Atty. Aaron Pedrosa, Secretary-General of Sanlakas and Co-convenor for the PMCJ Energy Working Group, adds that with the gaping loophole, ETM should be re-oriented towards swiftly raising the finance needed to address climate impacts and energy transition to renewables. ADB’s 15-year timeline on the ETM contradicts current science that confirms the needed urgency of decommissioning and transitioning into renewables, thus prompting PMCJ to pressure the ADB in coming up with more urgent actions and goals for their ETM, in line with the schedule of the targets in the Paris Agreement.

Flora Santos of ORIANG Women’s Movement also states that the ETM is gender-blind. Women are the most affected by the climate crisis as many do not have access to energy, and the ETM has glossed over the importance of the impacts of any energy transition on women. Any schemes to address the retirement of coal plants must ensure that energy transition will not create debt and place an additional burden on women, and must instead be clean, predictable, and affordable.
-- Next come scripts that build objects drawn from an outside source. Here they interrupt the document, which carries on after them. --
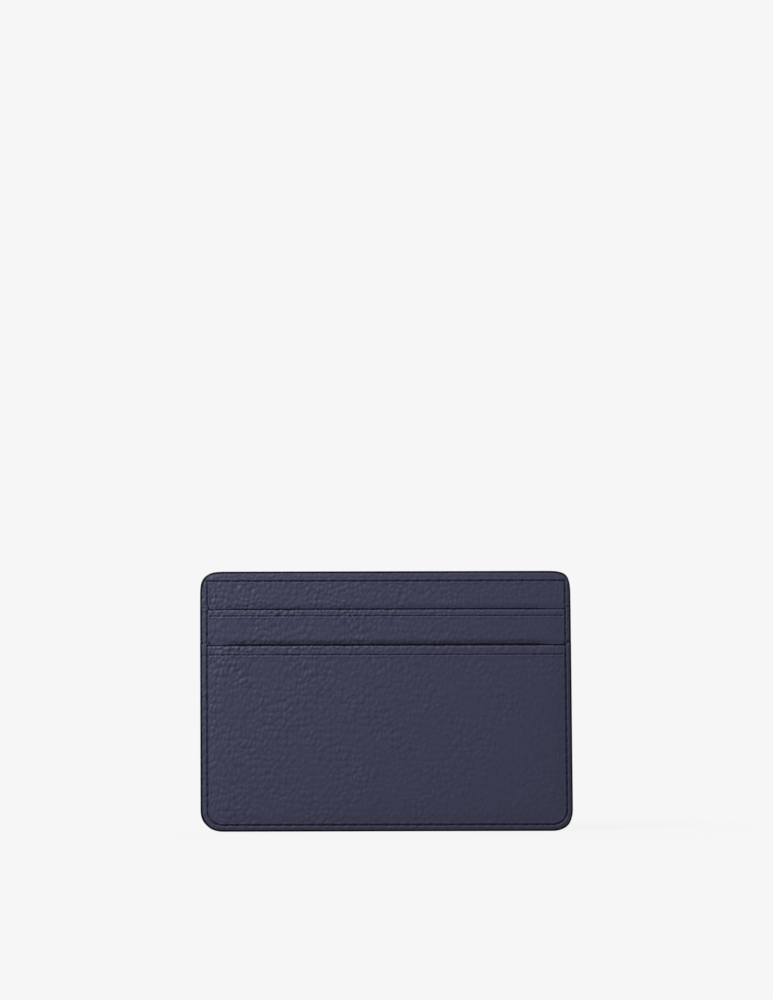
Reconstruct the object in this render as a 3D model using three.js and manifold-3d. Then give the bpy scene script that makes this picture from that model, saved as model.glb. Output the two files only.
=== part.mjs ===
// A slim leather card holder that stands on its sewn bottom edge.
//
// Millimetres. X runs across the holder, Z up from its base, and Y through its thickness; -Y is the front.
//
// Each face of the holder is a stack of three leaves: the wall of the centre pocket, the upper pocket
// outside it, and the lower pocket outside that. The two stacks are alike, set back to back, and sewn
// together along the sides and the bottom, so every leaf is free at its upper edge. That free edge is the
// mouth of a pocket. Inside one stack a place is given by its depth: how far it lies outwards from the
// holder's middle plane.

import * as THREE from "three";
import { mergeVertices } from "three/addons/utils/BufferGeometryUtils.js";
import Module from "manifold-3d";

const wasm = await Module();
wasm.setup();

// Outline
const WIDTH = 100;
const HEIGHT = 69.8;
const TOP_RADIUS = 3.9;
const BOTTOM_RADIUS = 5.3;
const UPPER_LIP = 59.9; // height of the upper pocket's mouth
const LOWER_LIP = 50.45; // height of the lower pocket's mouth

// Layers, by thickness
const LEATHER = 0.6;
const BOARD = 0.2; // stiffener bonded behind a wall's leather
const LINING = 0.12;
const TAPE = 0.1; // non-stretch tape bonded behind a pocket's lip
const GLUE = 0.02; // one line of cement
const LEAF_GAP = 0.12; // between one leaf and the next
const CENTRE_GAP = 0.2; // between the two walls
const PAINT = 0.3; // edge paint over the cut edges
const PAINT_GAP = 0.15; // from a leaf's layers to the paint round them

// Seams
const STITCH = 2.86; // from one needle hole to the next
const THREAD = 0.32; // diameter
const THREAD_SIDES = 6;
const THREAD_DIP = 0.07; // how much deeper the thread lies at a needle hole
const GROOVE_WIDTH = 0.6;
const GROOVE_DEPTH = 0.42;
const EDGE_SEAM = 1.7; // from the sides and the bottom in to the seam
const TOP_SEAM = 2.65; // from a wall's top edge down to its own seam

// Pockets
const TAPE_WIDTH = 6;
const UPPER_CREASE = 2.1; // from the upper lip down to the creased line
const LOWER_CREASE = 3.05;
const CREASE_WIDTH = 0.36;
const CREASE_DEPTH = 0.12;
const STRIP_OVERLAP = 8; // how far the upper pocket's leather runs down behind the lower pocket
const STEM_WIDTH = 90; // the upper pocket's lining narrows to this behind the lower pocket
const STEM_END = 2.5; // lining below the seam that closes the upper pocket

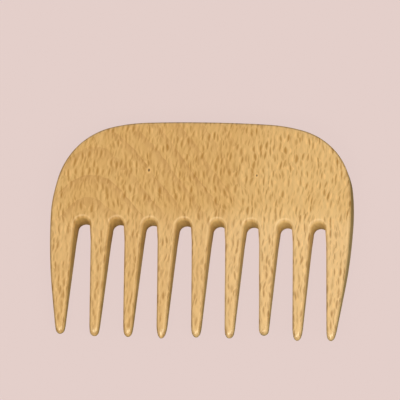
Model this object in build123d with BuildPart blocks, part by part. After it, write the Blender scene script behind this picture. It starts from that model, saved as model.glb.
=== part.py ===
from build123d import *
import os

# Wide tooth comb, cut from one board of beech.
#
# The comb lies on its back face.  X runs along the spine, Y from the tooth tips to the crown and
# Z through the thickness, with the origin under the middle of its bounding box.  The grain of the
# board runs along Y, down the teeth, because a tooth cut across the grain would snap.

# Driving dimensions, in millimetres and degrees
HEIGHT = 72.5            # crown to tooth tips
THICKNESS = 10.0         # the spine keeps the whole thickness of the board
TIP_THICKNESS = 3.2      # the teeth thin down to this, evenly from both faces
TAPER_TOP = 4.85         # height at which the thinning starts, just above the gaps
TAPER_BLEND = 90.0       # radius that eases the flat spine into the thinning

# One side of the rounded blank, as tangent arcs (radius, turn) from the middle of the crown to
# the flank of the outer tooth.  Below the last arc the flank runs straight down to the tip.
CROWN_ARC = (463.0, 2.46)
BROW_ARC = (54.2, 12.7)
SHOULDER_ARC = (23.0, 64.4)
SIDE_ARC = (64.5, 10.5)
FLANK_ARC = (185.0, 7.6)

TOOTH_COUNT = 9
TOOTH_PITCH = 11.1
GAP_TOP = 2.75           # height of the top of every gap
GAP_TOP_WIDTH = 4.1
GAP_NECK = -4.25         # height at which a gap stops widening fast
GAP_NECK_WIDTH = 5.4
GAP_FOOT_WIDTH = 8.1     # a gap flares down to this between the tips, which tapers the teeth
ROOT_RADIUS = 2.1        # rounding of the top corners of a gap, which makes it an arch
NECK_RADIUS = 30.0       # the soft bend of a gap's sides at its neck
TIP_RADIUS = 1.3         # rounding of the two corners of a tooth tip, seen from the front
EDGE_RADIUS = 1.2        # sanding of every rim, so that the comb doesn't catch hair

# Derived
CROWN_Y = HEIGHT / 2
TIP_Y = -HEIGHT / 2
GAP_COUNT = TOOTH_COUNT - 1
TIP_INSET = (THICKNESS - TIP_THICKNESS) / 2
SPAN = TOOTH_COUNT * TOOTH_PITCH
STEEPEST_FACE = 0.5      # Z of a face's normal, above which it belongs to the front or the back


def draw_half_outline():
    """The right half of the blank: the crown, the shoulder, the flank and the tip line."""
    start = Vector(0, CROWN_Y)
    heading = Vector(1, 0)
    for radius, turn in (CROWN_ARC, BROW_ARC, SHOULDER_ARC, SIDE_ARC, FLANK_ARC):
        arc = JernArc(start=start, tangent=heading, radius=radius, arc_size=-turn)
        start = arc @ 1
        heading = arc % 1
    corner = start + heading * ((TIP_Y - start.Y) / heading.Y)
    Line(start, corner)
    Line(corner, (0, TIP_Y))


# The gap between two teeth, with an arched top
with BuildSketch(mode=Mode.PRIVATE) as gap:
    with BuildLine():
        Polyline(
            (-GAP_FOOT_WIDTH / 2, TIP_Y),
            (-GAP_NECK_WIDTH / 2, GAP_NECK),
            (-GAP_TOP_WIDTH / 2, GAP_TOP),
            (GAP_TOP_WIDTH / 2, GAP_TOP),
            (GAP_NECK_WIDTH / 2, GAP_NECK),
            (GAP_FOOT_WIDTH / 2, TIP_Y),
            close=True,
        )
    make_face()
    fillet(gap.vertices().group_by(Axis.Y)[1], NECK_RADIUS)
    fillet(gap.vertices().group_by(Axis.Y)[-1], ROOT_RADIUS)

with BuildPart() as comb:
    # Front view: the blank with the gaps sawn out of it and its tips rounded
    with BuildSketch() as front:
        with BuildLine():
            draw_half_outline()
            mirror(about=Plane.YZ)
        make_face()
        with GridLocations(TOOTH_PITCH, 0, GAP_COUNT, 1):
            add(gap.sketch, mode=Mode.SUBTRACT)
        fillet(front.vertices().group_by(Axis.Y)[0], TIP_RADIUS)
    extrude(amount=THICKNESS)

    # Side view: the spine is flat and the teeth are thinned from both faces
    with BuildSketch(Plane.YZ) as side:
        with BuildLine():
            Polyline(
                (CROWN_Y, 0),
                (CROWN_Y, THICKNESS),
                (TAPER_TOP, THICKNESS),
                (TIP_Y, THICKNESS - TIP_INSET),
                (TIP_Y, TIP_INSET),
                (TAPER_TOP, 0),
                close=True,
            )
        make_face()
        fillet(side.vertices().group_by(Axis.X)[1], TAPER_BLEND)
    extrude(amount=SPAN, both=True, mode=Mode.INTERSECT)

    # The rims of both faces, all round the outline and the gaps, are sanded round
    broad_faces = comb.faces().filter_by(lambda face: abs(face.normal_at().Z) > STEEPEST_FACE)
    walls = comb.faces() - broad_faces
    fillet(walls.edges().filter_by(Axis.Z, reverse=True), EDGE_RADIUS)

os.makedirs("parts", exist_ok=True)
comb.part.label = "comb"
export_step(comb.part, "parts/comb.step")
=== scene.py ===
import math

import bpy
import numpy as np
from mathutils import Matrix, Vector, noise
from mathutils.geometry import delaunay_2d_cdt


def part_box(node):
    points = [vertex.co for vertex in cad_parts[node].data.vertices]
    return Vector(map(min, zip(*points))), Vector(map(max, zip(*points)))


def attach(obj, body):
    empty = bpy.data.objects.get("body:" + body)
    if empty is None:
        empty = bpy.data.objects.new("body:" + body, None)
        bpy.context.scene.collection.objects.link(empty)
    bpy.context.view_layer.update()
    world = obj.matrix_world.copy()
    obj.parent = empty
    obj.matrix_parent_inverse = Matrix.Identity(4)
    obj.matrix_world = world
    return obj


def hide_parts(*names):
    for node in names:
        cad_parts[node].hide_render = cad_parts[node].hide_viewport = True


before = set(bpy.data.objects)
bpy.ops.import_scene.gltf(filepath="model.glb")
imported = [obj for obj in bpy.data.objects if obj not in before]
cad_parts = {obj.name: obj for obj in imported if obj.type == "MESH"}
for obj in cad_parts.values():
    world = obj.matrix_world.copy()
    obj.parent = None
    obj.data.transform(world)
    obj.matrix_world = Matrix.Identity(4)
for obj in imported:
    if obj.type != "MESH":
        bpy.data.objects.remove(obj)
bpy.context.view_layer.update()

# The wide tooth comb: one board of beech, lying on its back face.  X runs along the spine, Y from
# the tooth tips to the crown and Z through the thickness.  The shape is worked out in millimetres
# and turned into metres once, when the mesh is made.

MM = 0.001
NODE_LOW, NODE_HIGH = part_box("comb")
SPAN_HALF = NODE_HIGH.x / MM
CROWN_Y = NODE_HIGH.y / MM
TIP_Y = NODE_LOW.y / MM
MID_Z = (NODE_LOW.z + NODE_HIGH.z) / 2 / MM
HALF_THICKNESS = (NODE_HIGH.z - NODE_LOW.z) / 2 / MM

# ---- Front outline: the CAD model's, with slightly rounder arches and tips ----------------------

# (radius, turn in degrees) from the middle of the crown down to the flank of the outer tooth
BLANK_ARCS = ((463.0, 2.46), (54.2, 12.7), (23.0, 64.4), (64.5, 10.5), (185.0, 7.6))
TOOTH_COUNT = 9
TOOTH_PITCH = 11.1
TOOTH_MIDDLES = (np.arange(TOOTH_COUNT) - (TOOTH_COUNT - 1) / 2) * TOOTH_PITCH
GAP_MIDDLES = (np.arange(TOOTH_COUNT - 1) - (TOOTH_COUNT - 2) / 2) * TOOTH_PITCH
GAP_TOP = 2.72
GAP_TOP_WIDTH = 4.1
GAP_NECK = -4.25
GAP_NECK_WIDTH = 5.4
GAP_FOOT_WIDTH = 8.1
ROOT_RADIUS = 2.2
NECK_RADIUS = 30.0
TIP_RADIUS = 1.45

# Hand work, which the CAD model leaves out: each tooth, from left to right, stands a little to one
# side, its tip is slimmer and leans, and it ends a little short of the tip line
TOOTH_SHIFT = (-0.42, 0.22, 0.15, -0.02, 0.26, 0.02, 0.15, 0.0, -0.15)
SHIFT_FADE = (4.35, 22.35)     # from full at the gaps to none in the spine
SPINE_SHIFT = 0.15
ARCH_SHIFT = -0.1              # of the top of each gap
TIP_SLIM = (0.25, 0.2, 0.3, 0.4, 0.42, 0.3, 0.42, 0.38, 0.3)   # share of its width lost at the end
TIP_SLIM_REACH = 4.4
TIP_LEAN = (0.1, -0.15, -0.15, -0.05, -0.05, 0.0, 0.0, 0.0, 0.12)
TIP_SHORT = (0.8, 0.25, 0.25, 0.0, 0.6, 0.55, 1.8, 0.25, 0.45)

STRAIGHT_STEP = 0.55     # spacing of the outline's points along a straight edge
ROUND_STEP = 0.22        # and round a small corner
ARC_STEP = 0.5           # and along the large arcs of the blank

# ---- Section through an edge, and the faces -----------------------------------------------------

RIM_RADIUS = 1.2
ARCH_RIM_RADIUS = 1.3    # round the tops of the gaps
ARCH_RIM_REACH = 6.5     # how far below them the rim is back to its common radius
ARCH_RIM_START = GAP_TOP + 0.5
RIM_SHARE = 0.86         # of the room to the middle of a tooth, which a rim never passes
RIM_SMOOTHING = 6
RIM_ROWS = 8
WALL_ROWS = 6
TAPER_TOP = 4.85
TIP_HALF_THICKNESS = 1.6
TAPER_EASE = 2.2         # how gently the flat spine turns into the thinning
TIP_THINNING = 0.45      # share of its thickness that a tooth loses in the last of its length
TIP_THINNING_REACH = 3.0
NOSE_DEPTH = 0.4         # how far the front and back edges of a tip stand back from its middle
NOSE_REACH = 5.0
NOSE_SHARE = 0.98        # just under a half circle, whose end would be too steep
FACE_STEP = 1.0
FACE_MARGIN = 0.55
TINY = 1e-6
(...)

For the ADB’s energy transition policies to be successful, PMCJ urges that climate justice must be at the center of its framework for climate finance. Climate Finance should be allocated to address the adaptation needs of the vulnerable countries and the much needed energy transition through the deployment of renewables. No amount of public funds must be spent as bailout money for coal and fossil companies. With the Conference of Parties (COP) 26 currently ongoing in Glasgow, ADB must stand with governments of developing countries in raising climate finance for the vulnerable.